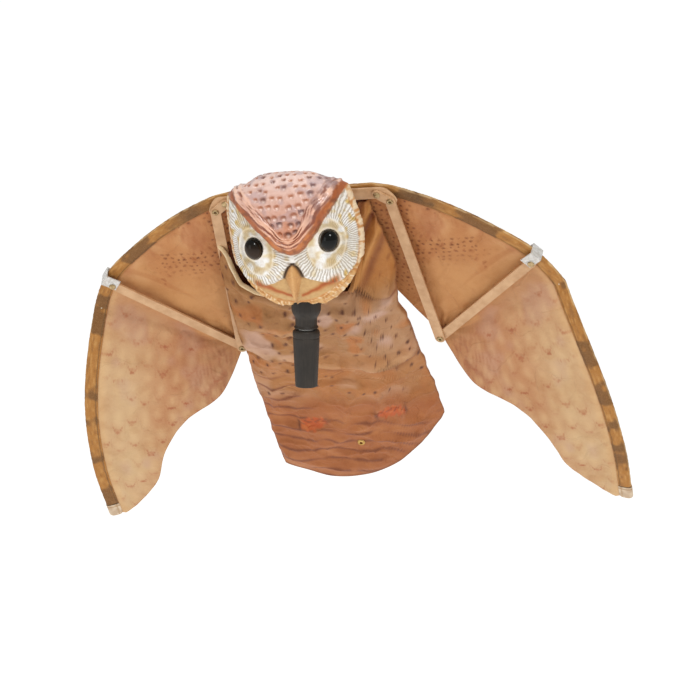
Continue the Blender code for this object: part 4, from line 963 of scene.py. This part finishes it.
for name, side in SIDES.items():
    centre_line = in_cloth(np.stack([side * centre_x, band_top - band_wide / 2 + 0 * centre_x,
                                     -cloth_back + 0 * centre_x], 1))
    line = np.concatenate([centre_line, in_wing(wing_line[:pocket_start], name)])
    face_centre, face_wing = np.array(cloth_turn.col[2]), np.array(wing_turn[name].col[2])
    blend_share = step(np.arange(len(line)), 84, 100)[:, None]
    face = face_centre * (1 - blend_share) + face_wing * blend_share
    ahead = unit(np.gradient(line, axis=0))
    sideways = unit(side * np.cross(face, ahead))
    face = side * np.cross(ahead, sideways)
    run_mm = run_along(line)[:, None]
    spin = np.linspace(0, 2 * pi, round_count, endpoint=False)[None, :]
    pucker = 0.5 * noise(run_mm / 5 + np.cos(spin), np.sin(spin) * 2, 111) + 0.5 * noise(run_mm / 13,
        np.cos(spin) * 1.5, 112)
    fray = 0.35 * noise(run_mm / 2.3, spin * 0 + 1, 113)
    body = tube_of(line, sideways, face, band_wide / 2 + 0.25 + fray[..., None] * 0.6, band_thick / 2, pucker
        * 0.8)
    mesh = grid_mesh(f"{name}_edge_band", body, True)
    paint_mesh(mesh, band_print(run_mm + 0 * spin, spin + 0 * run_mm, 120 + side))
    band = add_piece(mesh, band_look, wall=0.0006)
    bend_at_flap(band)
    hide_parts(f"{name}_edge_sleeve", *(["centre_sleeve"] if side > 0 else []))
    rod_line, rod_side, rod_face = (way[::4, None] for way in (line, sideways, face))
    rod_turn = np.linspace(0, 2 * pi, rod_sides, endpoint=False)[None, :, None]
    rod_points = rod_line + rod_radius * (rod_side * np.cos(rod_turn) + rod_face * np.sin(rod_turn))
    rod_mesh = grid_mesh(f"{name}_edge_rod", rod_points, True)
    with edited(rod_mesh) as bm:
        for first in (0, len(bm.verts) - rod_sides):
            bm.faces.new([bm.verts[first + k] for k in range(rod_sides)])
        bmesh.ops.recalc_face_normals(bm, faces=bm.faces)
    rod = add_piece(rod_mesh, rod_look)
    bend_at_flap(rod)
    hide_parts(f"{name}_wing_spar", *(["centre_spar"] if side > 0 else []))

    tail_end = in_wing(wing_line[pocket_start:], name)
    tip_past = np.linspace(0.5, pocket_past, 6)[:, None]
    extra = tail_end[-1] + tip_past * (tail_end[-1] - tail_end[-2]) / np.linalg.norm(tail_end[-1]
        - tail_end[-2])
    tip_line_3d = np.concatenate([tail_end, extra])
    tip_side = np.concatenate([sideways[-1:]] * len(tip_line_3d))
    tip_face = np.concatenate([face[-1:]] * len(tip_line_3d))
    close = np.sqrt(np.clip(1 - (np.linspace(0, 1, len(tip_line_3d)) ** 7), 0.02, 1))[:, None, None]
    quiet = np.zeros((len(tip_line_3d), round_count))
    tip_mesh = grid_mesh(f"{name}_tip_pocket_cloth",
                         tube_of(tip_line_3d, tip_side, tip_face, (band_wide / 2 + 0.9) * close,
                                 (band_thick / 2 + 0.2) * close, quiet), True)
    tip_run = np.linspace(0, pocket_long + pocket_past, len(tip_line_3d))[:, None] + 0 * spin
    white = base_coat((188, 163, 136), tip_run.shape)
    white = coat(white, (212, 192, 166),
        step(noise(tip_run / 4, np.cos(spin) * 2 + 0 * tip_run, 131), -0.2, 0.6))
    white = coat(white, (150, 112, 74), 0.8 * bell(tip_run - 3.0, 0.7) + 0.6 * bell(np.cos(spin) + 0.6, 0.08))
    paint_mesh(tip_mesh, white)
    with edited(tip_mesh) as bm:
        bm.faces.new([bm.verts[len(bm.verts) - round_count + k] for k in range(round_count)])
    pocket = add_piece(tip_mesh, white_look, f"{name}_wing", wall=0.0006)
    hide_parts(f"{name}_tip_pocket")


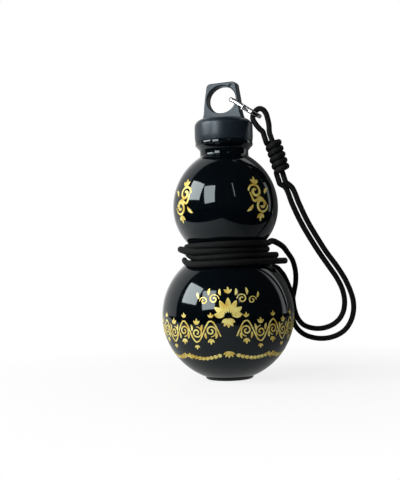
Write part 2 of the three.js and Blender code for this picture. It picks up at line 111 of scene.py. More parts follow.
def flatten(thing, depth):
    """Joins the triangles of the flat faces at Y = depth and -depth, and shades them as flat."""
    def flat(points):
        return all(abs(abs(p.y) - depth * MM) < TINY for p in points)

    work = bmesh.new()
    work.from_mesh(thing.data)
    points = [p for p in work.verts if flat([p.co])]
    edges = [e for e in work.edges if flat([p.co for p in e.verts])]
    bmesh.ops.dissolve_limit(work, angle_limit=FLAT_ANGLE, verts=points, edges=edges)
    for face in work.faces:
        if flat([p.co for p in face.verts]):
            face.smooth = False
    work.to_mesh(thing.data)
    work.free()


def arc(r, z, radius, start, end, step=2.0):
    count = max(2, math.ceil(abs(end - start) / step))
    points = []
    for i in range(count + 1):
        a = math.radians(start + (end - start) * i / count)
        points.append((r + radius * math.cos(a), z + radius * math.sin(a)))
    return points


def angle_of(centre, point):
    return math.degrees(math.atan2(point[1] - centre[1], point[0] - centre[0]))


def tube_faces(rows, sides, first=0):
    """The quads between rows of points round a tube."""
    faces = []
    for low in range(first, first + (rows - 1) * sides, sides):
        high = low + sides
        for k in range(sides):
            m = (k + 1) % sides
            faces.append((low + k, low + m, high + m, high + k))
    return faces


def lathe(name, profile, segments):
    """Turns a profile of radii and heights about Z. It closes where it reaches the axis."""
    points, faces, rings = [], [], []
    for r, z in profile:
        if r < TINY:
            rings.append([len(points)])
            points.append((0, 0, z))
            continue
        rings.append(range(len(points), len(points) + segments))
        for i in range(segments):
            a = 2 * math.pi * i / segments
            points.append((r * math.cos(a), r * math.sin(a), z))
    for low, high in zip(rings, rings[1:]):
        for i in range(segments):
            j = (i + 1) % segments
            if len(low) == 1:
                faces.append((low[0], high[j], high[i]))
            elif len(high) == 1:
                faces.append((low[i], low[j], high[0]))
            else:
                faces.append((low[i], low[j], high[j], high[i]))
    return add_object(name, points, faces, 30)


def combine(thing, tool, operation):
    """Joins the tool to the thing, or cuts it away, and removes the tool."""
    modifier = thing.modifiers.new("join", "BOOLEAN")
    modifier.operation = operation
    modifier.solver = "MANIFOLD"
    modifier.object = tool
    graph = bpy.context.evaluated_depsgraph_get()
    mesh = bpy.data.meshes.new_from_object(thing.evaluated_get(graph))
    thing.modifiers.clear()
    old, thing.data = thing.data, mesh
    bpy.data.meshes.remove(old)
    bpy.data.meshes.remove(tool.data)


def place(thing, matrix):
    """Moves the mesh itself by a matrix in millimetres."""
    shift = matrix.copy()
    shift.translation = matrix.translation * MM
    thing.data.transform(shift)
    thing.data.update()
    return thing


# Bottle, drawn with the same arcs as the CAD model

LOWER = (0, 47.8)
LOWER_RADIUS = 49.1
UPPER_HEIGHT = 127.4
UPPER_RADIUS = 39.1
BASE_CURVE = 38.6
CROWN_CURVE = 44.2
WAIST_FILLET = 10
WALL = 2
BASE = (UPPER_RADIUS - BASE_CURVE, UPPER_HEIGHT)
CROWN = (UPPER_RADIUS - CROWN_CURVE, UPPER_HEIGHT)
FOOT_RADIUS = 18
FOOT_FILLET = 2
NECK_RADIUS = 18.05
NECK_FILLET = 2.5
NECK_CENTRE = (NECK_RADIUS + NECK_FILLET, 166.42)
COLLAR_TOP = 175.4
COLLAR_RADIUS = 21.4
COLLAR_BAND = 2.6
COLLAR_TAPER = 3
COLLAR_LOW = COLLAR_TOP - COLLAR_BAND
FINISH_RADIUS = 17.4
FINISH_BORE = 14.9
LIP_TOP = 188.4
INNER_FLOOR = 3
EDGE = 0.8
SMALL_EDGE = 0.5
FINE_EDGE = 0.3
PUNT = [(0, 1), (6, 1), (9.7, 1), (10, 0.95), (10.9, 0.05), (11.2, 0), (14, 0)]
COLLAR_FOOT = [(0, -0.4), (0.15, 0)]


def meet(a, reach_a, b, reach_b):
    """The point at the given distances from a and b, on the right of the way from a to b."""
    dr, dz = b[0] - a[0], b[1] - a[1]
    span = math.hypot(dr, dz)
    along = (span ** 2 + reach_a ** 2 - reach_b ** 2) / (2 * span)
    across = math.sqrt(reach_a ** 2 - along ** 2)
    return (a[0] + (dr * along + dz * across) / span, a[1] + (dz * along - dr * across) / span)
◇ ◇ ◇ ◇
Look through the entries above and count each line holding "scene"; report the count alone.

» **Complete output**
2